As such, these four requirements provide the relevant yardstick against which AI systems ought to be measured. I shall undertake to do this for a relevant sample of AI systems in next month’s post; in the remainder here, I would like to describe these four desiderata a bit better and provide some further pointers regarding what human thought is like.

The first desideratum, content representation, can be achieved by the combination of abstraction (the mental particulars I have been calling concepts), the Generality Constraint (allowing for a fine-grained view of concepts), systematicity (pointing to the form of constituent structure), and the intelligibility constraint (the latter placing a given concept against other mental particulars).

The second, content differentiation, would instead necessitate a different subset of the principles and constraints I have described, as it would require the permutability constraint, and a slightly different understanding of abstraction (in this case, abstraction would refer to the ability to employ two concepts as a single unit for further computation, say as in the complex but primitive concept, PET FISH, which is not just the combination of the concepts PET and FISH).

Regarding the representation of the propositional attitudes, this can be brought about in a similar fashion; the attitudes would simply involve different concepts – a belief is a different concept than a desire – and therefore different structural relations with their respective propositions. But I won’t be too concerned with this here or next month (there is no reason to believe, in any case, that any LLM has an understanding of beliefs or desires).

Finally, conceptual representations must be such that mental processes can be supported at all, and that imposes pretty stringent (structural) requirements on the so-manipulated representations. Indeed, it must be the case that thought processes manipulate structured objects that combine and give rise to new objects in ways that respect their structural properties and interrelations; it is this very aspect of the systematicity property that forces us to postulate structured constituents, for the chains of day-to-day inferences we typically carry out would not be licensed otherwise. For instance, and to offer a pretty mundane example here, when crossing the street one may not explicitly verbalise what one is doing, but the underlying cognition is not trivial (e.g., if I cross the street after this car, I will be safe, etc.).

As mentioned, the third desideratum won’t feature as much as the other three, and it is indeed the other desiderata – content representation and differentiation, and its role in belief fixation – that will engage me the most, the actual point under study being whether AI systems are able to represent content accurately, distinguish similarly-structured contents appropriately, and subsume the relevant mental processes.

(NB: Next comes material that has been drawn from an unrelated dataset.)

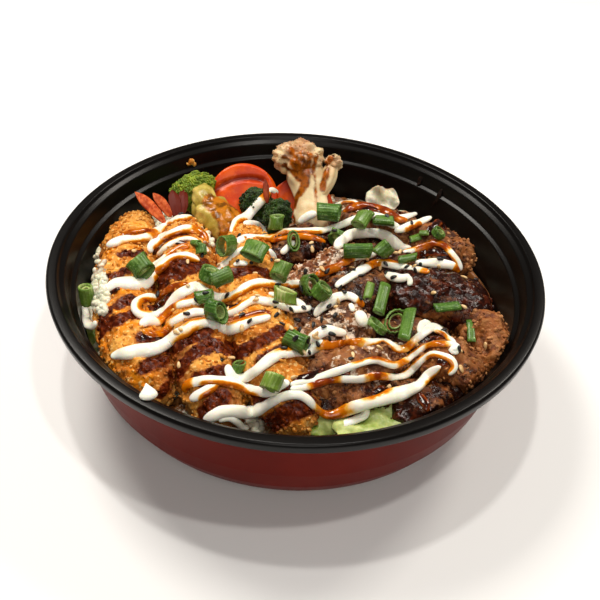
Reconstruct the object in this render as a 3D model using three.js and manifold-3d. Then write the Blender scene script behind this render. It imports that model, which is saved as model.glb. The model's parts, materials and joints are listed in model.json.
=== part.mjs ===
// Seafood tempura rice bowl: three breaded prawns and a dozen pieces of battered seafood on
// rice, with vegetables, lettuce, spring onion and ribbons of mayonnaise, in a takeaway bowl.
// Millimetres, +Z up. The origin is the middle of the bowl's foot, on the surface it stands on.
// -Y is the side that faces the eater.

import * as THREE from 'three';
import { mergeVertices } from 'three/addons/utils/BufferGeometryUtils.js';
import Module from 'manifold-3d';

const wasm = await Module();
wasm.setup();

// ---- Driving dimensions ---------------------------------------------------------------

const RIM_RADIUS = 110;          // outside of the rolled lip
const BOWL_HEIGHT = 60;
const LIP_WIDTH = 4.5;           // flat top of the lip
const SKIRT_DEPTH = 4.5;         // how far the lip's outer edge hangs down
const SHOULDER_RADIUS = 98.8;    // ledge inside the wall that a lid would sit on
const SHOULDER_DEPTH = 10.4;     // that ledge's depth under the lip
const FOOT_RADIUS = 70;
const FOOT_RECESS = 1;           // hollow under the base, inside the foot ring
const FLOOR = 2.2;               // height of the bowl's inner floor
const BOWL_SIDES = 36;

const GAP = 0.4;                 // clear space kept between pieces that touch
const TRUE_TO = 0.18;            // how far a cut face may stray where its triangles are merged
const PRAWN_RADIUS = 13.6;
const TAIL_FIN = [17, 8, 1.6];   // length, width and thickness of one tail fin
const RICE_LEVEL = 36;           // rice bed between the toppings
const GRAIN = [6.4, 1.25];       // length and radius of a cooked grain
const CARROT_RADIUS = 18;
const CARROT_THICKNESS = 6;
const ONION_WALL = 0.8;
const MAYO_WIDTH = 4.2;
const MAYO_HEIGHT = 1.9;         // how far a ribbon stands above the food

// Inside of the wall, from the floor's middle up to the shoulder (radius, height).
const INNER_WALL = [
  [0, FLOOR], [76, FLOOR + 0.6], [84, 5.2], [90, 10], [94.6, 18.5], [97.2, 30],
  [SHOULDER_RADIUS, BOWL_HEIGHT - SHOULDER_DEPTH],
];

// ---- Colours --------------------------------------------------------------------------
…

Rather importantly, the properties I have listed are not too far from what other scholars have seen in thought, and this will bode well for the evaluation I will carry out next month. To offer but a small sample. The philosopher Christopher Peacocke has pointed to four Fregean properties of thought: it must have truth values; be composite and structured; be the objects of the attitudes; and be possible to be entertained by two different thinkers. Similarly, another philosopher, Peter Carruthers, talks of thoughts as being discrete, semantically-evaluable, causally-effective states possessing component structure. And the linguist Ray Jackendoff lists six features of meaning, a concept closely connected to propositions: it must be linked to pronunciation; be compositional; have referential function; possess inferential roles; be unconscious; and be effable (the property according to which any content expressible in one language is also expressible in any other language). How will modern AI systems such as LLMs fare, I wonder.

 


[1] It can be worse: Geoffrey Hinton has recently given what can only be regarded as bizarre answers to such questions as to whether current AI models exhibit intelligence in the way humans do (clearly yes, says Hinton) or whether they will ever develop self-consciousness (certainly, says Hinton). If anything, this sorry display shows once again that a sophisticated thinker in one field (in this case, Machine/Deep Learning) can easily spout silly nonsense in another (viz., the study of cognition).